__Exercise brief__: Can you write out the whole listing exactly?

>> START Information provided

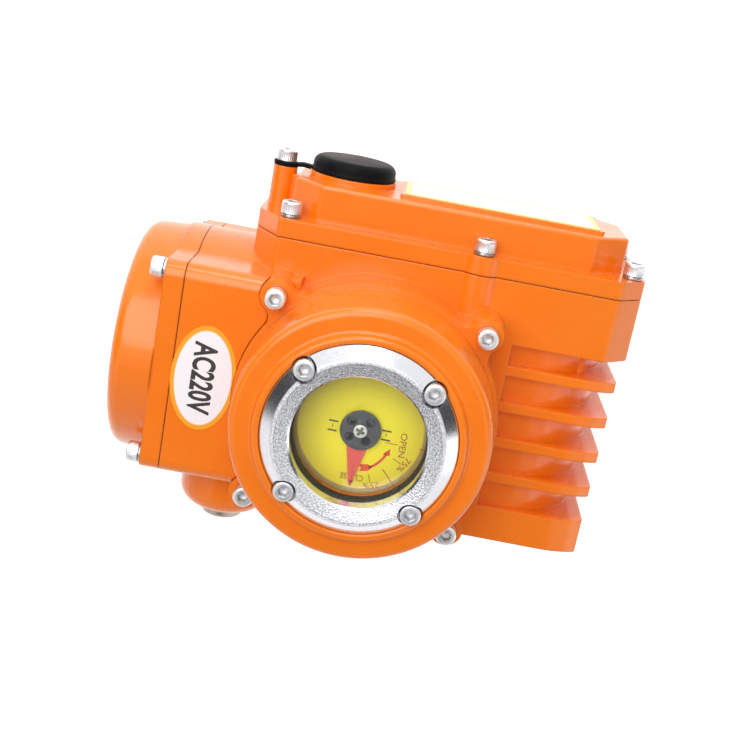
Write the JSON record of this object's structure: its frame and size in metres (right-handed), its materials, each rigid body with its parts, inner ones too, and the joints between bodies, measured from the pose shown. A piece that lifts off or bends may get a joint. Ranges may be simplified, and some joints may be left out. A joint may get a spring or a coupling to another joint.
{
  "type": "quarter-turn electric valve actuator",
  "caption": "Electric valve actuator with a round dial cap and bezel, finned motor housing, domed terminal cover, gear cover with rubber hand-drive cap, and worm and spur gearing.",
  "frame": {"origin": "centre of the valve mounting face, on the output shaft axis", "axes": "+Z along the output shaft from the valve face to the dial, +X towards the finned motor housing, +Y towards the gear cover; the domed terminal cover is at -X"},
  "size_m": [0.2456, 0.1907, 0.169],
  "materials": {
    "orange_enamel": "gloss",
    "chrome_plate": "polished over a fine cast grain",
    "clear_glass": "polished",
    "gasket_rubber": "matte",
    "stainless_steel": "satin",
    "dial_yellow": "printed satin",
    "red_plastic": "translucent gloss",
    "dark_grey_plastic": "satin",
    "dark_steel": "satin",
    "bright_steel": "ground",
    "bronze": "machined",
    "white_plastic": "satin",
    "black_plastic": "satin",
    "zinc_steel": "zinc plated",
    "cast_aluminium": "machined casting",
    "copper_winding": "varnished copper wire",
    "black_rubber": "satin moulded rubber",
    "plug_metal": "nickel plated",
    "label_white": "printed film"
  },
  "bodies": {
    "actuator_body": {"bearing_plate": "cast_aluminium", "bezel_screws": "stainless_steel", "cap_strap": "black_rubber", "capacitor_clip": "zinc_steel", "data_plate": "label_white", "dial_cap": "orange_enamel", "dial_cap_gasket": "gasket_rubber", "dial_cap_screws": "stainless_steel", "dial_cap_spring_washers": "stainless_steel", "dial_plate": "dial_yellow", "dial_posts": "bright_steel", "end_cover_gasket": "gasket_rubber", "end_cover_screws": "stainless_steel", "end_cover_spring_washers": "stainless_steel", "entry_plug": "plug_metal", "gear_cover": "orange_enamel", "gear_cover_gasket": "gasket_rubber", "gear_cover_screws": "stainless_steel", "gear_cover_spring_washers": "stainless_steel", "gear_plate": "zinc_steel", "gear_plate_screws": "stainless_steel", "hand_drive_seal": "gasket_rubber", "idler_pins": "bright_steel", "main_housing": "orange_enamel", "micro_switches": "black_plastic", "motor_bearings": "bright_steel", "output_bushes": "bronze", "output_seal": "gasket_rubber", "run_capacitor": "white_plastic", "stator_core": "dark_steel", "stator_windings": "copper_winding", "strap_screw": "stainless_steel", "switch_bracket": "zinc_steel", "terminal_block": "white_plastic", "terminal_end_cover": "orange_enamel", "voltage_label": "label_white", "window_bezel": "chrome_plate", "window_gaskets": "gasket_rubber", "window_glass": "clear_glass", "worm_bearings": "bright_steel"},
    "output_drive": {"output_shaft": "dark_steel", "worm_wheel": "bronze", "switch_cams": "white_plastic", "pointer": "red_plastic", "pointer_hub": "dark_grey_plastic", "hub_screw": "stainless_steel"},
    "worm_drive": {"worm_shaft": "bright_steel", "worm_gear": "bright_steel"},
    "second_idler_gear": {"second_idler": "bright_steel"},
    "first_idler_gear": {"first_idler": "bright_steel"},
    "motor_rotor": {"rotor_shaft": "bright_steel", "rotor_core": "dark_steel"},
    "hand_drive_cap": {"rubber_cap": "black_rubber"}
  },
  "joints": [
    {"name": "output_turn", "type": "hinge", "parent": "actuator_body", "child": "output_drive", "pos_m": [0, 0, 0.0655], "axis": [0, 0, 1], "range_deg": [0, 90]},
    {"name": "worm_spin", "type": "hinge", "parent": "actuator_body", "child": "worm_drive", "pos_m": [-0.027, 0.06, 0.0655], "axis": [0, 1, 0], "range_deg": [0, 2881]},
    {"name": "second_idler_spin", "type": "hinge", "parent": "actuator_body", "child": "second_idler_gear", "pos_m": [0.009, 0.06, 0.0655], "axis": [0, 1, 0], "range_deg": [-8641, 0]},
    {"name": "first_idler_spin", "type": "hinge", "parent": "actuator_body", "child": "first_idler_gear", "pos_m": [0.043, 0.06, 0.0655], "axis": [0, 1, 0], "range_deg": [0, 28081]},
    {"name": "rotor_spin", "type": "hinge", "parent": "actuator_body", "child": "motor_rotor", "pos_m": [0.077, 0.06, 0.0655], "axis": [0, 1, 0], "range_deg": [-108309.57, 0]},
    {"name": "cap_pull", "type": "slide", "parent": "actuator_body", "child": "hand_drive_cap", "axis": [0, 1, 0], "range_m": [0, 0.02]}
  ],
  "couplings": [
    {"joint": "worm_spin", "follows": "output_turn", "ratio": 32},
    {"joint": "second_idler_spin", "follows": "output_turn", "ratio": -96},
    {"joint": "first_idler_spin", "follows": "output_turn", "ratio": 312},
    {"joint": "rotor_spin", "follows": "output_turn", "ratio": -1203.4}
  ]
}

>> END Information provided

__Task answer__:
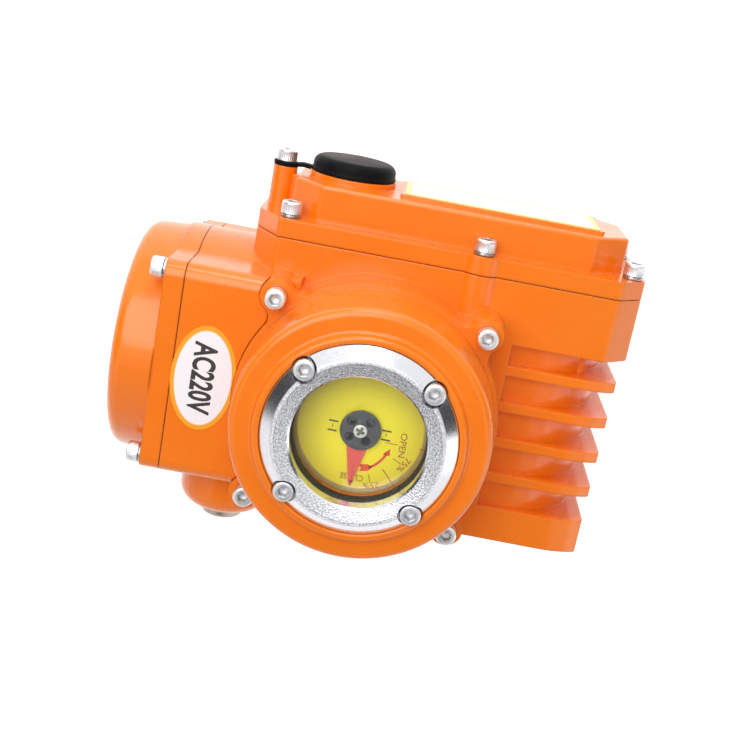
Write the JSON record of this object's structure: its frame and size in metres (right-handed), its materials, each rigid body with its parts, inner ones too, and the joints between bodies, measured from the pose shown. A piece that lifts off or bends may get a joint. Ranges may be simplified, and some joints may be left out. A joint may get a spring or a coupling to another joint.
{
  "type": "quarter-turn electric valve actuator",
  "caption": "Electric valve actuator with a round dial cap and bezel, finned motor housing, domed terminal cover, gear cover with rubber hand-drive cap, and worm and spur gearing.",
  "frame": {"origin": "centre of the valve mounting face, on the output shaft axis", "axes": "+Z along the output shaft from the valve face to the dial, +X towards the finned motor housing, +Y towards the gear cover; the domed terminal cover is at -X"},
  "size_m": [0.2456, 0.1907, 0.169],
  "materials": {
    "orange_enamel": "gloss",
    "chrome_plate": "polished over a fine cast grain",
    "clear_glass": "polished",
    "gasket_rubber": "matte",
    "stainless_steel": "satin",
    "dial_yellow": "printed satin",
    "red_plastic": "translucent gloss",
    "dark_grey_plastic": "satin",
    "dark_steel": "satin",
    "bright_steel": "ground",
    "bronze": "machined",
    "white_plastic": "satin",
    "black_plastic": "satin",
    "zinc_steel": "zinc plated",
    "cast_aluminium": "machined casting",
    "copper_winding": "varnished copper wire",
    "black_rubber": "satin moulded rubber",
    "plug_metal": "nickel plated",
    "label_white": "printed film"
  },
  "bodies": {
    "actuator_body": {"bearing_plate": "cast_aluminium", "bezel_screws": "stainless_steel", "cap_strap": "black_rubber", "capacitor_clip": "zinc_steel", "data_plate": "label_white", "dial_cap": "orange_enamel", "dial_cap_gasket": "gasket_rubber", "dial_cap_screws": "stainless_steel", "dial_cap_spring_washers": "stainless_steel", "dial_plate": "dial_yellow", "dial_posts": "bright_steel", "end_cover_gasket": "gasket_rubber", "end_cover_screws": "stainless_steel", "end_cover_spring_washers": "stainless_steel", "entry_plug": "plug_metal", "gear_cover": "orange_enamel", "gear_cover_gasket": "gasket_rubber", "gear_cover_screws": "stainless_steel", "gear_cover_spring_washers": "stainless_steel", "gear_plate": "zinc_steel", "gear_plate_screws": "stainless_steel", "hand_drive_seal": "gasket_rubber", "idler_pins": "bright_steel", "main_housing": "orange_enamel", "micro_switches": "black_plastic", "motor_bearings": "bright_steel", "output_bushes": "bronze", "output_seal": "gasket_rubber", "run_capacitor": "white_plastic", "stator_core": "dark_steel", "stator_windings": "copper_winding", "strap_screw": "stainless_steel", "switch_bracket": "zinc_steel", "terminal_block": "white_plastic", "terminal_end_cover": "orange_enamel", "voltage_label": "label_white", "window_bezel": "chrome_plate", "window_gaskets": "gasket_rubber", "window_glass": "clear_glass", "worm_bearings": "bright_steel"},
    "output_drive": {"output_shaft": "dark_steel", "worm_wheel": "bronze", "switch_cams": "white_plastic", "pointer": "red_plastic", "pointer_hub": "dark_grey_plastic", "hub_screw": "stainless_steel"},
    "worm_drive": {"worm_shaft": "bright_steel", "worm_gear": "bright_steel"},
    "second_idler_gear": {"second_idler": "bright_steel"},
    "first_idler_gear": {"first_idler": "bright_steel"},
    "motor_rotor": {"rotor_shaft": "bright_steel", "rotor_core": "dark_steel"},
    "hand_drive_cap": {"rubber_cap": "black_rubber"}
  },
  "joints": [
    {"name": "output_turn", "type": "hinge", "parent": "actuator_body", "child": "output_drive", "pos_m": [0, 0, 0.0655], "axis": [0, 0, 1], "range_deg": [0, 90]},
    {"name": "worm_spin", "type": "hinge", "parent": "actuator_body", "child": "worm_drive", "pos_m": [-0.027, 0.06, 0.0655], "axis": [0, 1, 0], "range_deg": [0, 2881]},
    {"name": "second_idler_spin", "type": "hinge", "parent": "actuator_body", "child": "second_idler_gear", "pos_m": [0.009, 0.06, 0.0655], "axis": [0, 1, 0], "range_deg": [-8641, 0]},
    {"name": "first_idler_spin", "type": "hinge", "parent": "actuator_body", "child": "first_idler_gear", "pos_m": [0.043, 0.06, 0.0655], "axis": [0, 1, 0], "range_deg": [0, 28081]},
    {"name": "rotor_spin", "type": "hinge", "parent": "actuator_body", "child": "motor_rotor", "pos_m": [0.077, 0.06, 0.0655], "axis": [0, 1, 0], "range_deg": [-108309.57, 0]},
    {"name": "cap_pull", "type": "slide", "parent": "actuator_body", "child": "hand_drive_cap", "axis": [0, 1, 0], "range_m": [0, 0.02]}
  ],
  "couplings": [
    {"joint": "worm_spin", "follows": "output_turn", "ratio": 32},
    {"joint": "second_idler_spin", "follows": "output_turn", "ratio": -96},
    {"joint": "first_idler_spin", "follows": "output_turn", "ratio": 312},
    {"joint": "rotor_spin", "follows": "output_turn", "ratio": -1203.4}
  ]
}